Payroll technician Michelle French won Office Support Staff Member of the Year for her work in the business office. “Michelle is truly one of our most outstanding employees,” said Ostash. “She demonstrates an extraordinary work ethic with a positive attitude. She is extremely reliable, has strong organizational communication skills and understands the relevance and importance of teamwork … she is always willing to mentor and assist others as they come onboard in new positions.”

Richmond Elementary School Office Manager Connie Williams also won for Office Support Staff Member of the Year. She worked her way up from substitute paraprofessional to librarian to her present position, earning herself along the way a reputation as a “go-to person” who understands the school. She has helped organize fundraisers that have earned some $15,000 annually for the school, while managing a multitude of scheduling, administrative and special-project-related tasks. “And we all know that Connie is very well liked and respected by everyone at Richmond.”

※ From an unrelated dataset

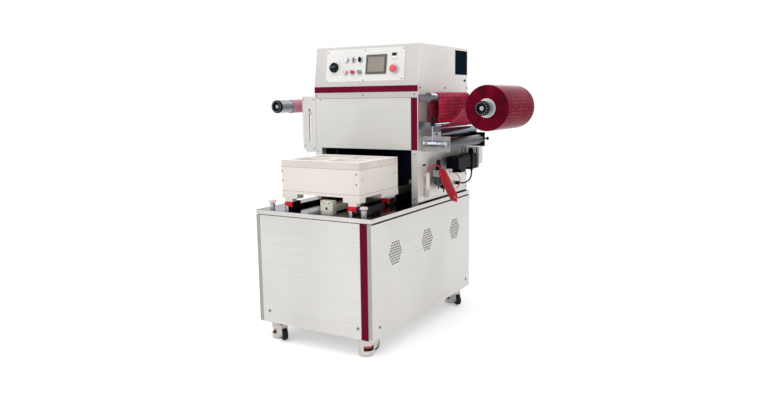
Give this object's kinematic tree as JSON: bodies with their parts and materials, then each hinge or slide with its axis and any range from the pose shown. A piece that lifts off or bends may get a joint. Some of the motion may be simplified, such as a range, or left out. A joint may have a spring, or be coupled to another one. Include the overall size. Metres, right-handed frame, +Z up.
{
  "type": "tray sealer",
  "caption": "Floor-standing tray sealing machine: steel cabinet on levelling casters, sealing head, die on a sliding drawer, film roll with guide rollers and a slanted control panel.",
  "frame": {"origin": "middle of the overall box on the floor, with the casters' feet on it", "axes": "+Z up, -Y towards the front where the operator stands, +X to the operator's right"},
  "size_m": [1.4306, 1.1614, 1.538],
  "materials": {
    "stainless": "brushed",
    "burgundy": "satin",
    "die_cream": "satin coated",
    "aluminium": "machined",
    "chrome": "polished",
    "dark_steel": "dark oxide",
    "rubber_black": "matte",
    "black_plastic": "matte",
    "red_plastic": "glossy",
    "white_plastic": "glossy",
    "green_plastic": "glossy",
    "panel_grey": "fine satin",
    "caster_grey": "cast",
    "film_red": "printed film",
    "film_pink": "thin film",
    "hose_red": "polyurethane tube",
    "hose_orange": "polyurethane tube",
    "cable_black": "matte sheath"
  },
  "bodies": {
    "root": {"corner_posts": "stainless", "base_panels": "stainless", "base_floor": "stainless", "table_top": "stainless", "trim_stripes": "burgundy", "slide_rails": "aluminium", "drive_cylinder": "aluminium", "button_collars": "aluminium", "head_left_wall": "stainless", "head_right_wall": "stainless", "head_cover": "stainless", "control_fascia": "stainless", "front_cover": "stainless", "front_columns": "stainless", "press_frame": "aluminium", "upper_tool": "dark_steel", "control_plate": "panel_grey", "touch_panel": "panel_grey", "control_collars": "aluminium", "shaft_supports": "stainless", "film_guides": "chrome", "nip_frame": "stainless", "rear_plate": "stainless", "gearmotor": "dark_steel", "film_web": "film_red", "slot_plates": "stainless", "air_fittings": "caster_grey", "air_hose": "hose_red", "hose_hank": "hose_red", "vent_hose": "hose_orange", "motor_cable": "cable_black"},
    "drawer": {"die_carriages": "dark_steel", "die_body": "die_cream", "die_top_plate": "die_cream"},
    "unwind": {"unwind_shaft": "chrome", "film_roll": "film_red"},
    "rewind": {"rewind_shaft": "chrome", "waste_film": "film_pink"},
    "feed_roller": {"feed_roller": "rubber_black"},
    "guide_roller": {"guide_roller": "chrome"},
    "clamp_lever": {"clamp_lever": "chrome"},
    "tension_roller": {"tension_roller": "aluminium"},
    "main_switch": {"main_switch_knob": "black_plastic"},
    "start_button": {"start_button": "white_plastic"},
    "red_button": {"red_button": "red_plastic"},
    "green_button": {"green_button": "green_plastic"},
    "mode_selector": {"mode_selector": "red_plastic"},
    "film_selector": {"film_selector": "black_plastic"},
    "stop_button": {"stop_button": "red_plastic"},
    "palm_left": {"palm_button_left": "white_plastic"},
    "palm_right": {"palm_button_right": "white_plastic"},
    "caster_front_left": {"caster_front_left": "caster_grey"},
    "wheel_front_left": {"wheel_front_left": "rubber_black"},
    "caster_front_right": {"caster_front_right": "caster_grey"},
    "wheel_front_right": {"wheel_front_right": "rubber_black"},
    "caster_rear_left": {"caster_rear_left": "caster_grey"},
    "wheel_rear_left": {"wheel_rear_left": "rubber_black"},
    "caster_rear_right": {"caster_rear_right": "caster_grey"},
    "wheel_rear_right": {"wheel_rear_right": "rubber_black"}
  },
  "joints": [
    {"name": "drawer_slide", "type": "slide", "parent": "root", "child": "drawer", "axis": [0, 1, 0], "range_m": [0, 0.56]},
    {"name": "unwind_spin", "type": "hinge", "parent": "root", "child": "unwind", "pos_m": [0.59775, 0.03575, 1.2], "axis": [0, 1, 0], "continuous": true},
    {"name": "rewind_spin", "type": "hinge", "parent": "root", "child": "rewind", "pos_m": [-0.66725, 0.03575, 1.215], "axis": [0, 1, 0], "continuous": true},
    {"name": "feed_spin", "type": "hinge", "parent": "root", "child": "feed_roller", "pos_m": [0.39075, 0.03575, 1.016], "axis": [0, 1, 0], "continuous": true},
    {"name": "guide_spin", "type": "hinge", "parent": "root", "child": "guide_roller", "pos_m": [0.34275, 0.03575, 1.067], "axis": [0, 1, 0], "continuous": true},
    {"name": "clamp_turn", "type": "hinge", "parent": "root", "child": "clamp_lever", "pos_m": [0.33975, -0.06525, 1.018], "axis": [1, 0, 0], "range_deg": [0, 90]},
    {"name": "tension_slide", "type": "slide", "parent": "root", "child": "tension_roller", "axis": [0, 0, 1], "range_m": [-0.16, 0.008]},
    {"name": "main_switch_turn", "type": "hinge", "parent": "root", "child": "main_switch", "pos_m": [-0.27325, -0.04458, 1.42515], "axis": [0, 0.9871, -0.1603], "range_deg": [0, 90]},
    {"name": "start_press", "type": "slide", "parent": "root", "child": "start_button", "axis": [0, 0.9871, -0.1603], "range_m": [0, 0.003], "stiffness_N_per_m": 600, "springref_m": -0.002},
    {"name": "red_press", "type": "slide", "parent": "root", "child": "red_button", "axis": [0, 0.9871, -0.1603], "range_m": [0, 0.003], "stiffness_N_per_m": 600, "springref_m": -0.002},
    {"name": "green_press", "type": "slide", "parent": "root", "child": "green_button", "axis": [0, 0.9871, -0.1603], "range_m": [0, 0.003], "stiffness_N_per_m": 600, "springref_m": -0.002},
    {"name": "stop_press", "type": "slide", "parent": "root", "child": "stop_button", "axis": [0, 0.9871, -0.1603], "range_m": [0, 0.005], "stiffness_N_per_m": 800, "springref_m": -0.002},
    {"name": "mode_turn", "type": "hinge", "parent": "root", "child": "mode_selector", "pos_m": [-0.15525, -0.03816, 1.46464], "axis": [0, 0.9871, -0.1603], "range_deg": [-45, 45]},
    {"name": "film_turn", "type": "hinge", "parent": "root", "child": "film_selector", "pos_m": [-0.11025, -0.03816, 1.46464], "axis": [0, 0.9871, -0.1603], "range_deg": [-45, 45]},
    {"name": "palm_left_press", "type": "slide", "parent": "root", "child": "palm_left", "axis": [0, 0, -1], "range_m": [0, 0.004], "stiffness_N_per_m": 700, "springref_m": -0.002},
    {"name": "palm_right_press", "type": "slide", "parent": "root", "child": "palm_right", "axis": [0, 0, -1], "range_m": [0, 0.004], "stiffness_N_per_m": 700, "springref_m": -0.002},
    {"name": "swivel_front_left", "type": "hinge", "parent": "root", "child": "caster_front_left", "pos_m": [-0.35125, -0.51925, 0.09], "axis": [0, 0, 1], "continuous": true},
    {"name": "roll_front_left", "type": "hinge", "parent": "caster_front_left", "child": "wheel_front_left", "pos_m": [-0.28933, -0.555, 0.032], "axis": [0.5, 0.866, 0], "continuous": true},
    {"name": "swivel_front_right", "type": "hinge", "parent": "root", "child": "caster_front_right", "pos_m": [0.19675, -0.51925, 0.09], "axis": [0, 0, 1], "continuous": true},
    {"name": "roll_front_right", "type": "hinge", "parent": "caster_front_right", "child": "wheel_front_right", "pos_m": [0.20298, -0.44802, 0.032], "axis": [-0.9962, 0.0872, 0], "continuous": true},
    {"name": "swivel_rear_left", "type": "hinge", "parent": "root", "child": "caster_rear_left", "pos_m": [-0.35125, 0.48275, 0.09], "axis": [0, 0, 1], "continuous": true},
    {"name": "roll_rear_left", "type": "hinge", "parent": "caster_rear_left", "child": "wheel_rear_left", "pos_m": [-0.41844, 0.5072, 0.032], "axis": [-0.342, -0.9397, 0], "continuous": true},
    {"name": "swivel_rear_right", "type": "hinge", "parent": "root", "child": "caster_rear_right", "pos_m": [0.19675, 0.48275, 0.09], "axis": [0, 0, 1], "continuous": true},
    {"name": "roll_rear_right", "type": "hinge", "parent": "caster_rear_right", "child": "wheel_rear_right", "pos_m": [0.25603, 0.44277, 0.032], "axis": [0.5592, 0.829, 0], "continuous": true}
  ]
}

A surprise award went to Kirsti Smith, principal of Murray Middle School, for Administrator of the Year. “Kirsti leads by example and always makes herself accessible to everyone,” said Ostash. In addition to helping her school earn Gold Ribbon status in 2015, she helped overcome countless hurdles and challenges to move Murray off the base this school year. “Our district is filled with people who work hard, but no one works harder that Kirsti.” She is also an honoree of the Association for California School Administrators and a volunteer in the community. “Kirsti’s accomplishments are impressive and inspiring and deserving of recognition.”